African American furniture designer and cabinetmaker Thomas Day (1801 – 1861) was an iconoclast. A free man, his creations were in demand during the height of the south’s antebellum era. From now through July 28, 36 of his best works and photographs of his architectural work are on display at the Smithsonian Museum’s Renwick Gallery.

A slaveowner, Day was a wealthy businessman of mixed ancestry, which likely attributes to his acceptance by many elite white business owners and political leaders. While there are no pictures of him to reference, historians assume that he had fair skin and wavy brown hair like his brother John, a Liberian missionary.

A mandate for people of color, Day worked as an apprentice at home where he taught his younger son to repair and make furniture. Until now, his body of work has been seen only in museums or in position in his historic houses in North Carolina.

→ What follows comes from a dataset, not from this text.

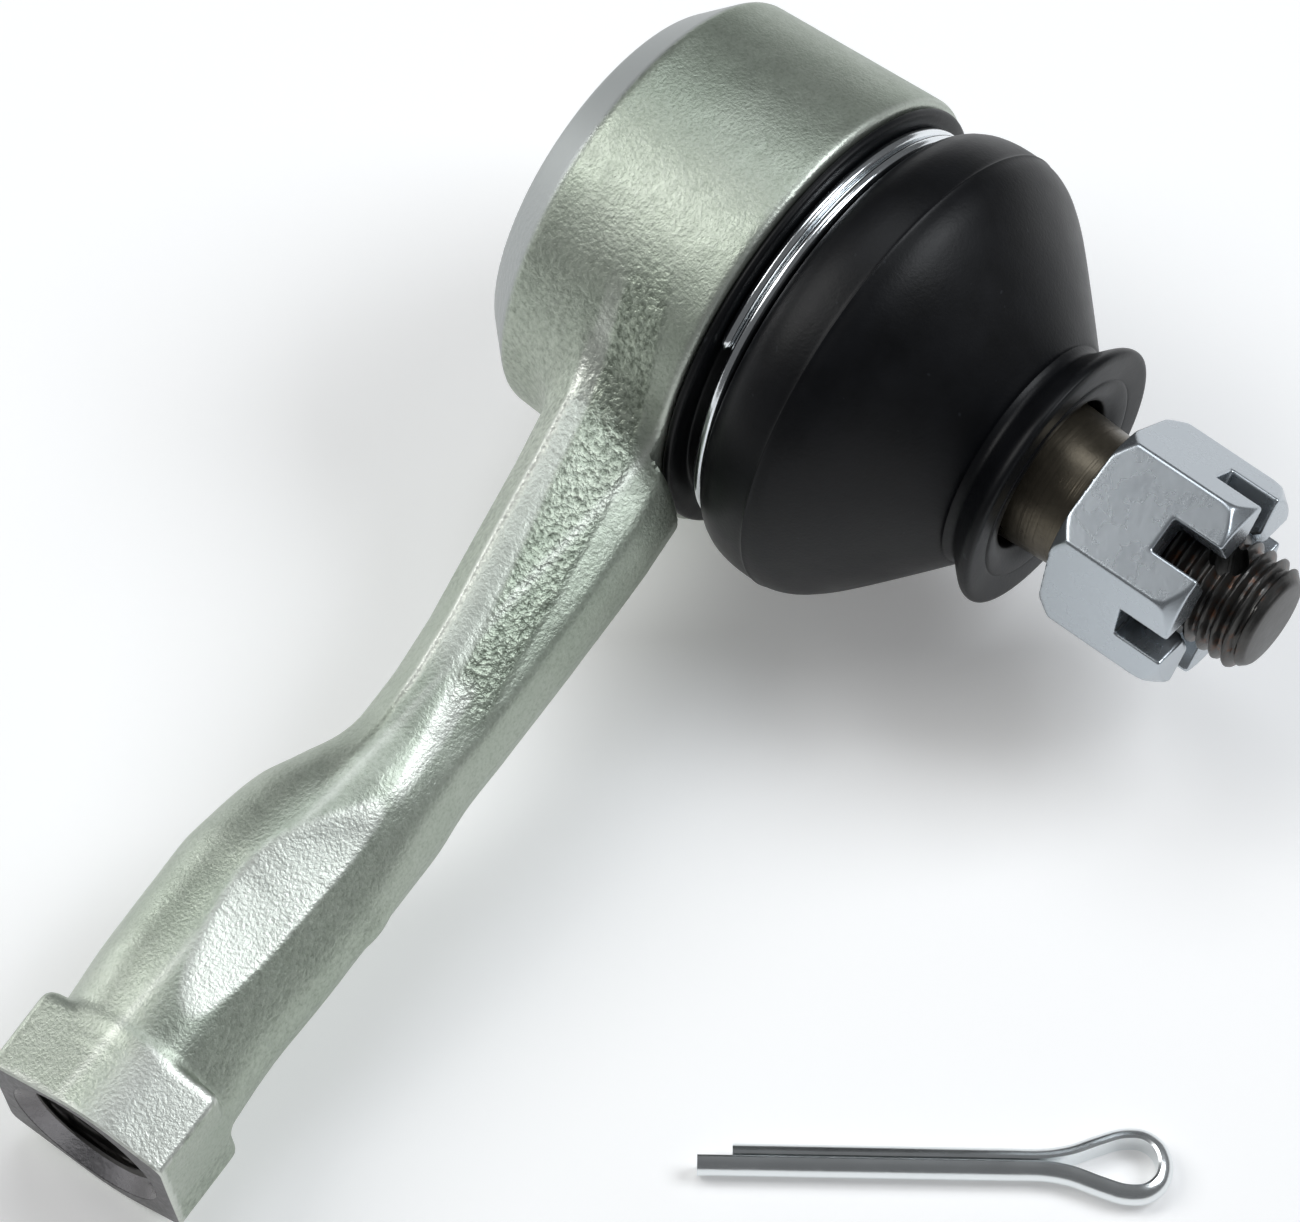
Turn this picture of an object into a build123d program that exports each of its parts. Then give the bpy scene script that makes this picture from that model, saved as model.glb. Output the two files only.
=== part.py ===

In the book Thomas Day: Master Craftsman and Free Man of Color by Patricia Phillips Marshall and Jo Ramsay Leimenstoll, the authors say, “Day’s furniture is unique in its vernacular interpretation of nineteenth-century Anglo urban designs … As an artisan and master of his own shop, Day remained unconstrained by the dictates of tastemakers who worked in distant northern cities.”

Their theory is supported by the fact that during Day’s heyday, North Carolinians preferred furniture made in London, New York or Philadelphia – he was quite confident with his creations and unfazed by the competition.